Task brief:
Lift out, unaltered, the lines of the material below between the line holding "Write part 3" and the line holding "a bare shader.", counting both.
** Start of Data records **
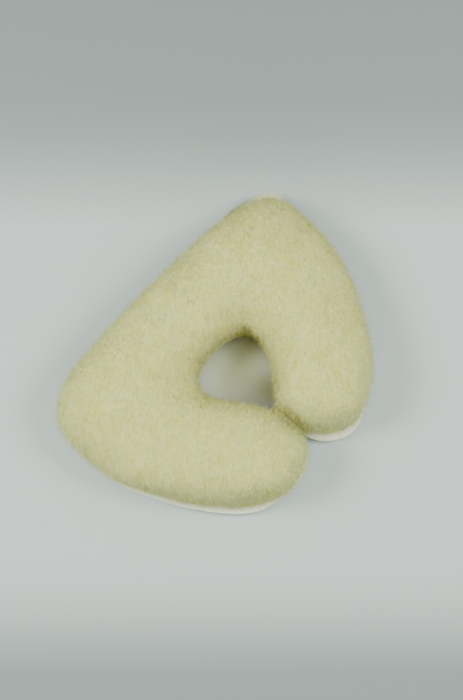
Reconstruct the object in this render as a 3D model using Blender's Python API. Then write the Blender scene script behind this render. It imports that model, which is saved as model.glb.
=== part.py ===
"""Crescent pillow: a filled fleece crescent whose arms close in front, on a woven base panel.

The frame is the pillow's own: it lies on its base at z = 0, +Z up, with the back edge
towards +Y and the slit between the arms towards -Y. Lengths are in metres once a mesh is
made; the sizes below are in millimetres.
"""
import math
from collections import namedtuple

import bmesh
import bpy
from mathutils import Matrix, Vector

MM = 0.001

# Driving dimensions, in millimetres
CROWN_HEIGHT = 88.0
CLOTH = 1.5
SEAM_HEIGHT = 14.0
RIM_HEIGHT = 7.0
RIM_TURN = 14.0
SEAM_ALLOWANCE = 3.0
SEAM_SET_BACK = 2.0
SEAM_TUCK = 6.0
RIM_SHOWN = 6.0
RIM_HIDDEN = -5.0
CLEARANCE = 0.3

# How finely the outline and its cross-sections are stepped
STEPS_PER_SECTION = 4
CROWN_STEPS = 7
SIDE_STEPS = 3
RIM_STEPS = 2

FLEECE_COLOUR = (0.60, 0.58, 0.38, 1.0)
BASE_COLOUR = (0.68, 0.68, 0.60, 1.0)

# An edge point is where a side is widest: x, y, its height z, and how far the base panel's
# rim stands out past it (below zero, the rim is tucked under). A crown point is x, y and
# the height below the highest crown. Fullness is the power of the rounded top: 2 is an
# ellipse, less is a flatter wedge.
Edge = namedtuple("Edge", "x y z rim")
Crown = namedtuple("Crown", "x y drop")
Section = namedtuple("Section", "outer inner crown fullness")

# One row for each section across the crescent, from the left arm's tip round the back to
# the right arm's tip
SECTION_TABLE = (
    # outer x, y, z, rim      inner x, y, z, rim       crown x, y, drop    fullness
    ((-50, -127, 33, 3), (-50, -127, 33, 3), (-53, -87, 4), 2.2),
    ((-80, -116, 33, 6), (-21, -120, 34, 3), (-54, -84, 4), 2.2),
    ((-106, -95, 33, 7), (-4.5, -104, 38, 1), (-56, -78, 4), 2.2),
    ((-130, -63, 33, 4), (-3.2, -80, 43, -3), (-59, -68, 3), 2.2),
    ((-151, -26, 34, 1), (-5, -56, 46, -5), (-69, -42, 3), 2.1),
    ((-168, 12, 34, -2), (-22, -25, 45, -5), (-85, -8, 3), 2.0),
    ((-173, 57, 33, -3), (-36, -2, 45, -5), (-96, 28, 2), 1.9),
    ((-165, 99, 29, -2), (-36, 15, 45, -5), (-92, 56, 1), 1.8),
    ((-128, 122.5, 32, -3), (-24, 24.5, 45, -5), (-69, 70, 0), 2.0),
    ((-66, 127.5, 36, -4), (-12, 27, 45, -5), (-35, 73.5, 1), 2.1),
    ((0, 128, 36, -4), (0, 27.5, 45, -5), (0, 74, 2), 2.1),
    ((66, 126, 36, -4), (13, 27, 45, -5), (36, 73, 1), 2.1),
    ((125, 120, 31, 1), (25, 24, 45, -5), (69, 69, 0), 2.0),
    ((166, 102, 27, 3), (36, 16, 45, -5), (92, 55, 1), 1.8),
    ((173, 60, 32, -2), (35, -4, 45, -5), (96, 28, 2), 1.9),
    ((166, 9, 34, -3), (21, -28, 45, -5), (84, -10, 3), 2.0),
    ((149, -33, 34, -3), (-1, -56, 46, -5), (64, -45, 3), 2.1),
    ((127, -67, 33, -2), (-0.8, -77, 43, -3), (53, -70, 3), 2.2),
    ((104, -97, 33, 0), (4, -97, 37, 3), (49, -79, 4), 2.2),
    ((76, -117, 33, 3), (20, -115.5, 33, 6), (46, -85, 4), 2.2),
    ((46, -126.5, 33, 5), (46, -126.5, 33, 5), (45, -88, 4), 2.2),
)


def clear_scene():
    for item in list(bpy.data.objects):
        bpy.data.objects.remove(item, do_unlink=True)


def read_sections():
    sections = []
    for outer, inner, crown, fullness in SECTION_TABLE:
        sections.append(Section(Edge(*outer), Edge(*inner), Crown(*crown), fullness))
    return sections


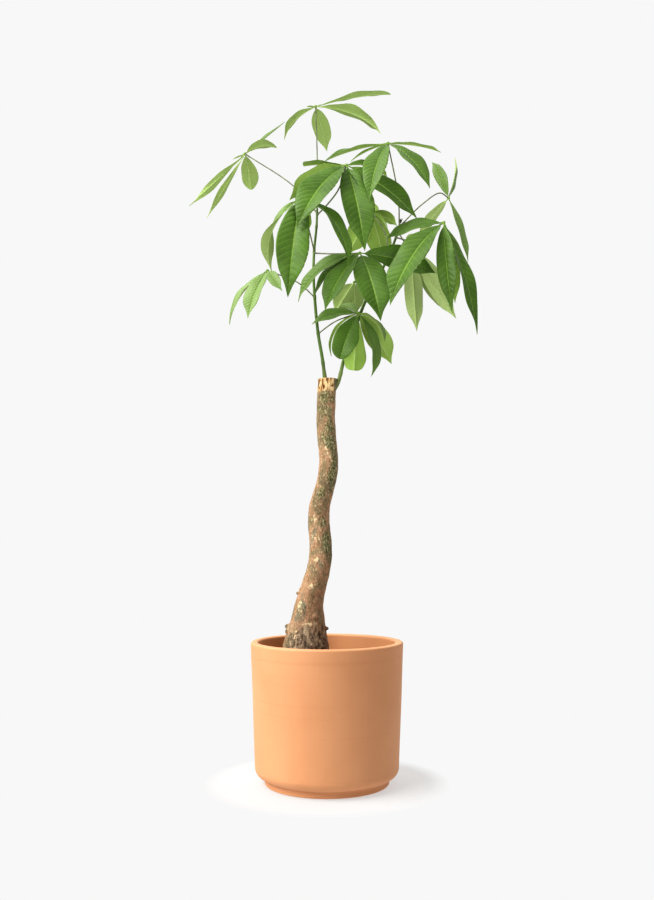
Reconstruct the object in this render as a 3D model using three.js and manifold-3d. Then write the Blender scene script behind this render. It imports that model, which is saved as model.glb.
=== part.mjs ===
// A potted money tree: a cylindrical terracotta pot, soil, one woody trunk cut off flat at the top,
// two green shoots, and thirteen palmate leaves, each on its own petiole.
// Millimetres, +Z up. The origin is on the floor, on the pot's axis.
import * as THREE from 'three';
import { mergeVertices } from 'three/addons/utils/BufferGeometryUtils.js';
import Module from 'manifold-3d';

const wasm = await Module();
wasm.setup();

// ---- driving dimensions ----
const GAP = 0.3; // clearance between pieces that touch

const POT_HEIGHT = 226;
const POT_RIM_RADIUS = 125;
const POT_HEEL_RADIUS = 117; // outer radius just above the rounded lower corner
const POT_FOOT_RADIUS = 101;
const POT_FOOT_HEIGHT = 11;
const POT_CORNER = 16; // height of the rounded lower corner
const POT_WALL = 12.5;
const POT_FLOOR = 14; // thickness of the floor
const POT_LIP = 3.5; // rounding of the lip's two edges
const DRAIN_RADIUS = 14;
const POT_SEGMENTS = 40;

const SOIL_TOP = 188; // where the soil meets the pot wall
const SOIL_MOUND = 4; // how much higher it stands around the trunk

const TRUNK_SIDES = 12;
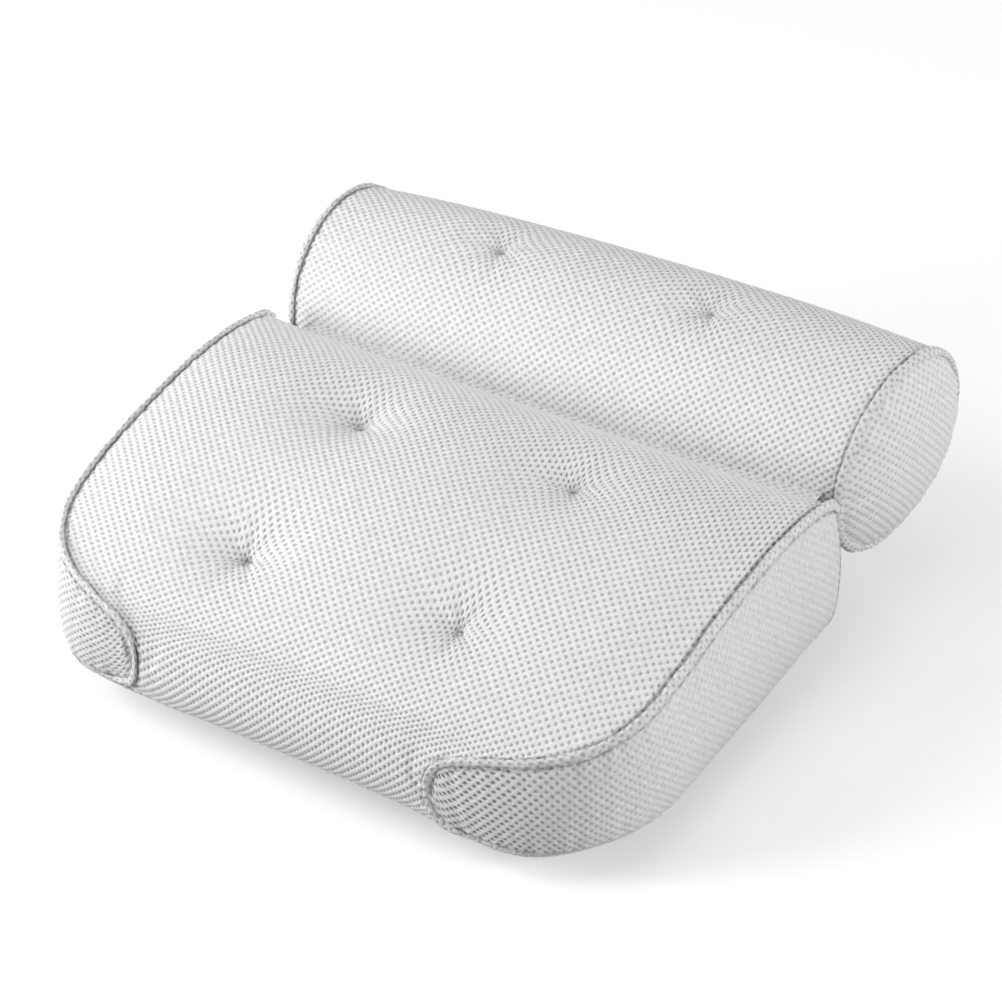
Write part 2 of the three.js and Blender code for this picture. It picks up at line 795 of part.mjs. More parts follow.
// Suction cup: a hollow-bottomed dish with a neck and a mushroom knob, turned about its own axis.
function cupGeometry() {
  const profile = [
    [0, cupHollowDepth],
    [cupRimRadius - cupRimWidth - cupShoulderRadius, cupHollowDepth],
    [cupRimRadius - cupRimWidth, 0],
    [cupRimRadius, 0],
    [cupRimRadius, cupRimHeight],
    [cupShoulderRadius, cupBodyHeight],
    [cupNeckRadius, cupBodyHeight],
    [cupNeckRadius, cupBodyHeight + cupNeckLength],
    [cupKnobRadius, cupBodyHeight + cupNeckLength],
    [cupKnobRadius, cupTopHeight - cupRimHeight],
    [cupKnobRadius - cupRimHeight, cupTopHeight],
    [0, cupTopHeight],
  ];
  return new THREE.LatheGeometry(profile.map(([radius, height]) => new THREE.Vector2(radius, height)), cupSides);
}

// Fabric loop: a strap sewn on at both feet, bridged over the knob, with a buttonhole for the neck.
function loopGeometry(seat) {
  const bottom = cupBodyHeight + cupNeckLength - loopThickness - cupHeadroom;
  const inner = loopHalfSpan - loopThickness;
  const strap = new THREE.Shape([
    new THREE.Vector2(-loopHalfSpan - loopFoot, seat - loopThickness),
    new THREE.Vector2(-loopHalfSpan, seat - loopThickness),
    new THREE.Vector2(-loopHalfSpan, bottom),
    new THREE.Vector2(loopHalfSpan, bottom),
    new THREE.Vector2(loopHalfSpan, seat - loopThickness),
    new THREE.Vector2(loopHalfSpan + loopFoot, seat - loopThickness),
    new THREE.Vector2(loopHalfSpan + loopFoot, seat),
    new THREE.Vector2(inner, seat),
    new THREE.Vector2(inner, bottom + loopThickness),
    new THREE.Vector2(-inner, bottom + loopThickness),
    new THREE.Vector2(-inner, seat),
    new THREE.Vector2(-loopHalfSpan - loopFoot, seat),
  ]);
  const geometry = new THREE.ExtrudeGeometry(strap, { depth: loopWidth, bevelEnabled: false });
  geometry.translate(0, 0, -loopWidth / 2);
  geometry.rotateX(Math.PI / 2);
  const hole = bar(
    new THREE.Vector3(0, 0, 0),
    new THREE.Vector3(0, 0, cupTopHeight),
    cupNeckRadius + cupNeckClearance,
    cupSides,
  );
  return bored(geometry, [hole]);
}

function addCup(name, x, y, seat) {
  const cup = addPiece(`${name}_cup`, cupGeometry(), clearVinyl);
  cup.geometry.rotateX(Math.PI / 2);
  cup.position.set(x, y, -wedgeLift);
  const loop = addPiece(`${name}_cup_loop`, loopGeometry(seat), pipingCloth);
  loop.position.set(x, y, -wedgeLift);
}

function makeCups() {
  const rows = [['back', wedgeCupBackShare * wedgeDepth], ['front', wedgeCupFrontShare * wedgeDepth]];
  for (const [row, y] of rows) {
    addCup(`wedge_${row}_left`, -wedgeCupSpreadShare * wedgeHalfWidth, y, wedgeLift - sewnGap);
    addCup(`wedge_${row}_right`, wedgeCupSpreadShare * wedgeHalfWidth, y, wedgeLift - sewnGap);
  }
  const reach = loopHalfSpan + loopFoot;
  for (const [side, name] of [[-1, 'roll_left'], [1, 'roll_right']]) {
    const x = side * rollCupSpreadShare * rollHalfLength;
    const ends = [x - reach, x + reach];
    const lowest = Math.min(...ends.map((end) => rollAxisAt(end) - rollRadiusAt(end, -Math.PI / 2)));
    addCup(name, x, rollAxisY, wedgeLift + lowest - sewnGap);
  }
}

makeTopPanel();
makeSidePanel(1, 'wedge_side_panel_right');
makeSidePanel(-1, 'wedge_side_panel_left');
makeBasePanel();
makeBackPanel();
makeWedgePiping(1, 'wedge_piping_right');
makeWedgePiping(-1, 'wedge_piping_left');
makeWedgeFilling();
makeWedgeTies();
makeFlaps();
makeRollCover();
makeRollEnd(1, 'roll_end_panel_right');
makeRollEnd(-1, 'roll_end_panel_left');
makeRollPiping(1, 'roll_piping_right');
makeRollPiping(-1, 'roll_piping_left');
makeRollFilling();
makeRollTies();
makeCups();

export default pillow;
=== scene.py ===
import math

import bmesh
import bpy
import numpy as np
from mathutils import Matrix, Vector


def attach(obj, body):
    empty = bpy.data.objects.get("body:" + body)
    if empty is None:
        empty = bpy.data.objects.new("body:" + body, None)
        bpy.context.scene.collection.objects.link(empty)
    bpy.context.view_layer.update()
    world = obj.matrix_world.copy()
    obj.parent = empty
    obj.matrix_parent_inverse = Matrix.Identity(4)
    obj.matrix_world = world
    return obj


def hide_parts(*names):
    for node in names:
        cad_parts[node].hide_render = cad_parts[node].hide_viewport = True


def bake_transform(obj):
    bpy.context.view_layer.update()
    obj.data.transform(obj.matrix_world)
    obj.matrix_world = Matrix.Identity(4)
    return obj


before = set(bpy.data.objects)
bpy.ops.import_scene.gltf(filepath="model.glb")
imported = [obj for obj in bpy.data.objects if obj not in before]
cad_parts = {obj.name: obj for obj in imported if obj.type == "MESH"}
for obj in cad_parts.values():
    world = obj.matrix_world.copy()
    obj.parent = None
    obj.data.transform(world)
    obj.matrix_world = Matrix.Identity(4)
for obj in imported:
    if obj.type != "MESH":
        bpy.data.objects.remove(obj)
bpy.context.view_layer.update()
mm = 0.001
sides = ((1, "right"), (-1, "left"))

# Wedge cushion: local Y runs from the front seam line to the back wall, local Z from the underside.
wedge_half_width = 183 * mm
wedge_depth = 236 * mm
seam_height = 104 * mm
crown_height = 112 * mm
gusset_bulge = 6 * mm
back_recess = 4 * mm
base_seam_rise = 3 * mm
tongue_skew = 8 * mm
foot_tuck_depth = 6 * mm
foot_round_share = 0.07
foot_lift_back = 11 * mm
foot_lift_start = 6
foot_tuck_stations = (0.5, 4)
base_hem_stations = (0, 4)
# The left tongue's lift and shift, and the stations from its tip where each starts and ends.
left_lift = 8 * mm
left_lift_stations = (-12, -8, 6, 10)
left_tip_shift = 3 * mm
left_shift_stations = (-6, -2, 0, 3)

# Neck roll.
roll_mid_radius = 63 * mm
roll_rim_radius = 57 * mm
roll_half_length = 178 * mm
roll_axis_height = 79 * mm
roll_lean = math.radians(1)
# How far each end's seam lies beyond half the length: all of it, more at its top, more at its back. Then
# how far the end panel bulges.
roll_left_end = (5 * mm, 1 * mm, 0, 13.5 * mm)
roll_right_end = (1 * mm, 5 * mm, 4.5 * mm, 16.5 * mm)

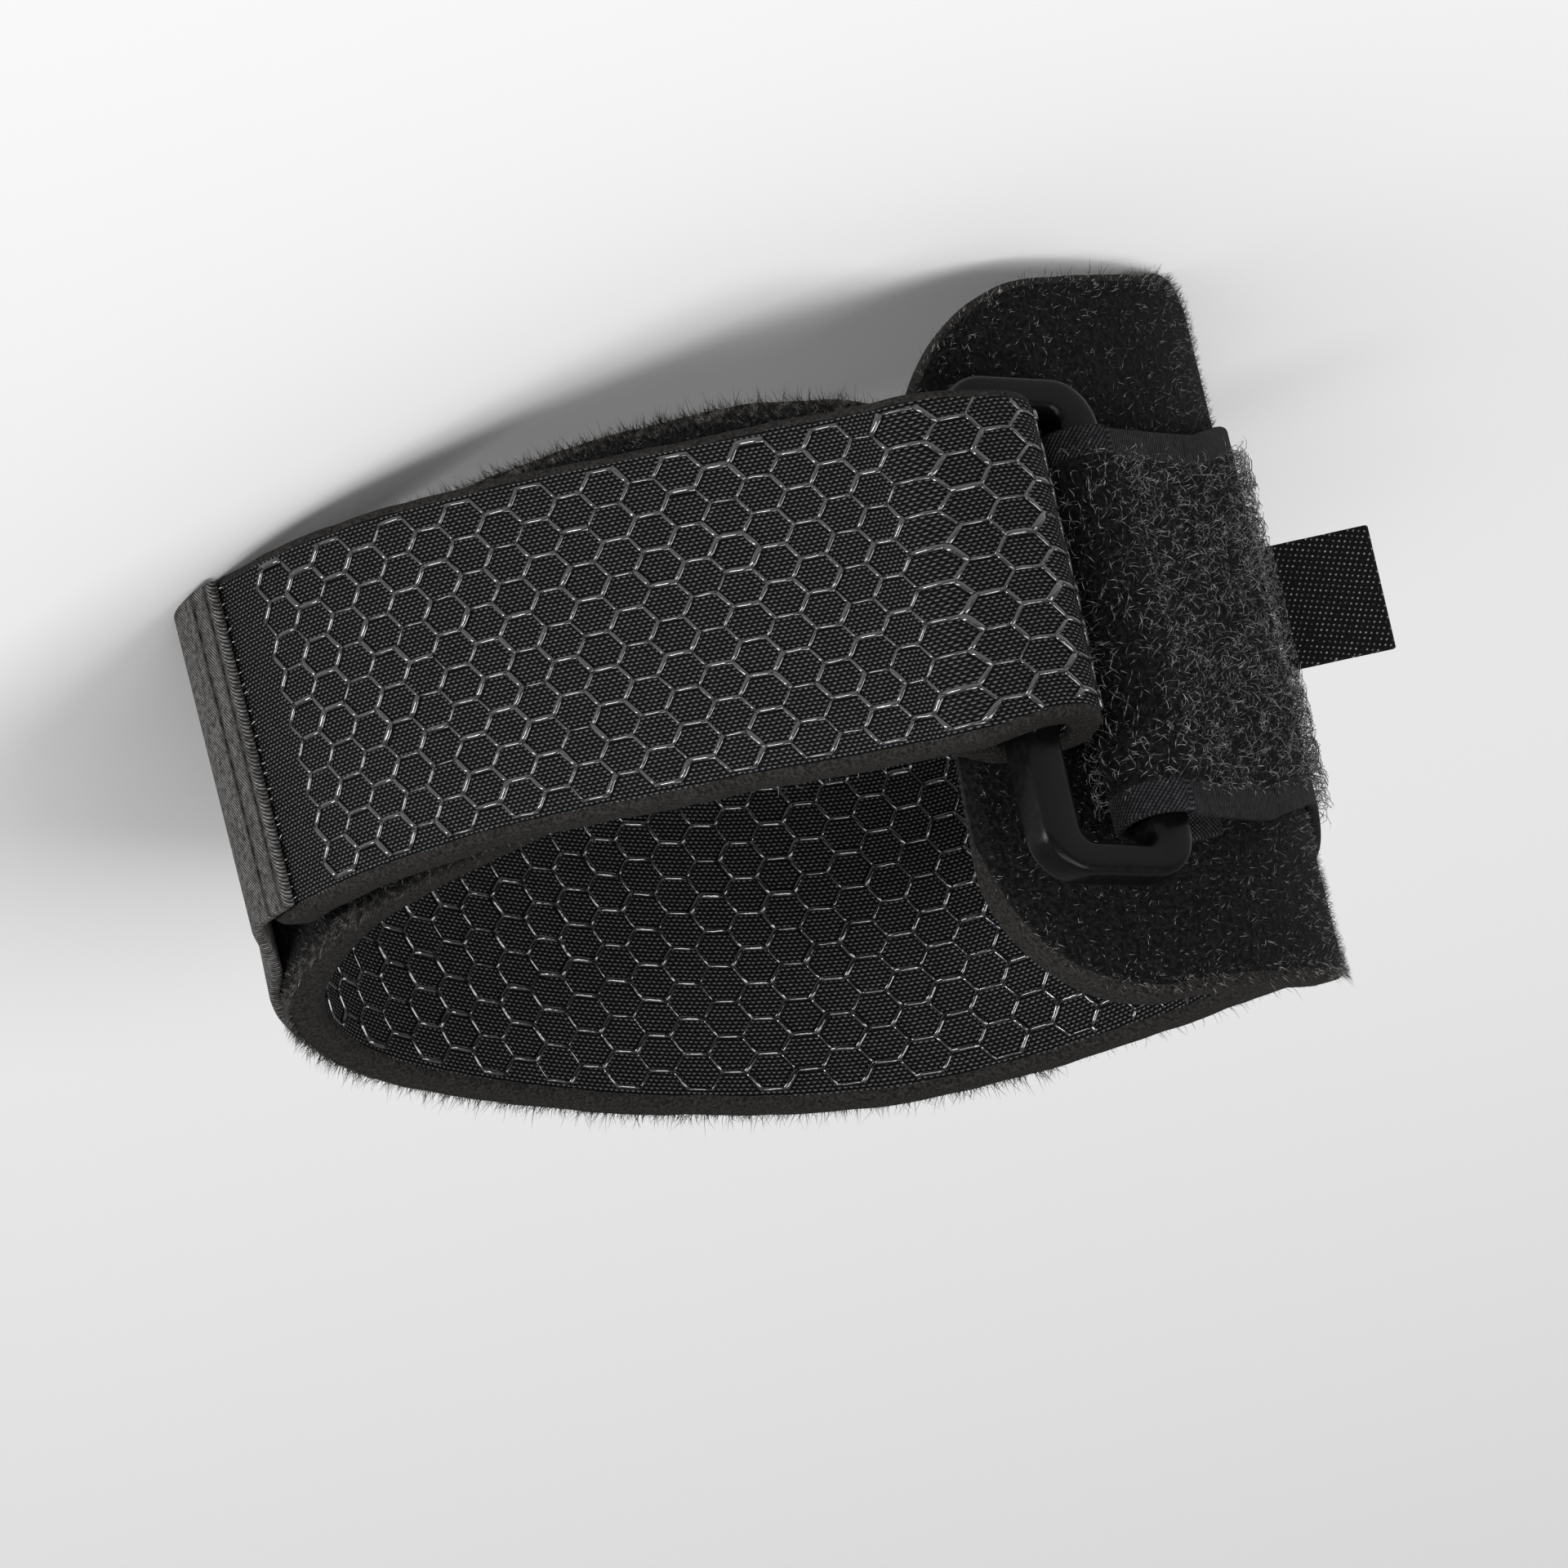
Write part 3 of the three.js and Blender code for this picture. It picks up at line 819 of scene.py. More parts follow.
class NodeBoard:
    """Short calls that add nodes to one material."""

    def __init__(self, name: str, roughness: float, specular: float = 0.3) -> None:
        """Starts a material with a bare shader.

        Args:
            name: of the material.
            roughness: of its surface.
            specular: its specular level.
        """
        self.material = bpy.data.materials.new(name)
        self.material.use_nodes = True
        self.tree = self.material.node_tree
        self.tree.nodes.clear()
        self.shader = self.tree.nodes.new("ShaderNodeBsdfPrincipled")
        output = self.tree.nodes.new("ShaderNodeOutputMaterial")
        self.tree.links.new(self.shader.outputs["BSDF"], output.inputs["Surface"])
        self.shader.inputs["Roughness"].default_value = roughness
        self.shader.inputs["Specular IOR Level"].default_value = specular

    def coat(self, weight: float, roughness: float) -> None:
        """A clear coat, the same all over."""
        self.shader.inputs["Coat Weight"].default_value = weight
        self.shader.inputs["Coat Roughness"].default_value = roughness

    def place(self) -> Socket:
        """Object coordinates in metres."""
        return self.tree.nodes.new("ShaderNodeTexCoord").outputs["Object"]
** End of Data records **
Task result:
Write part 3 of the three.js and Blender code for this picture. It picks up at line 819 of scene.py. More parts follow.
class NodeBoard:
    """Short calls that add nodes to one material."""

    def __init__(self, name: str, roughness: float, specular: float = 0.3) -> None:
        """Starts a material with a bare shader.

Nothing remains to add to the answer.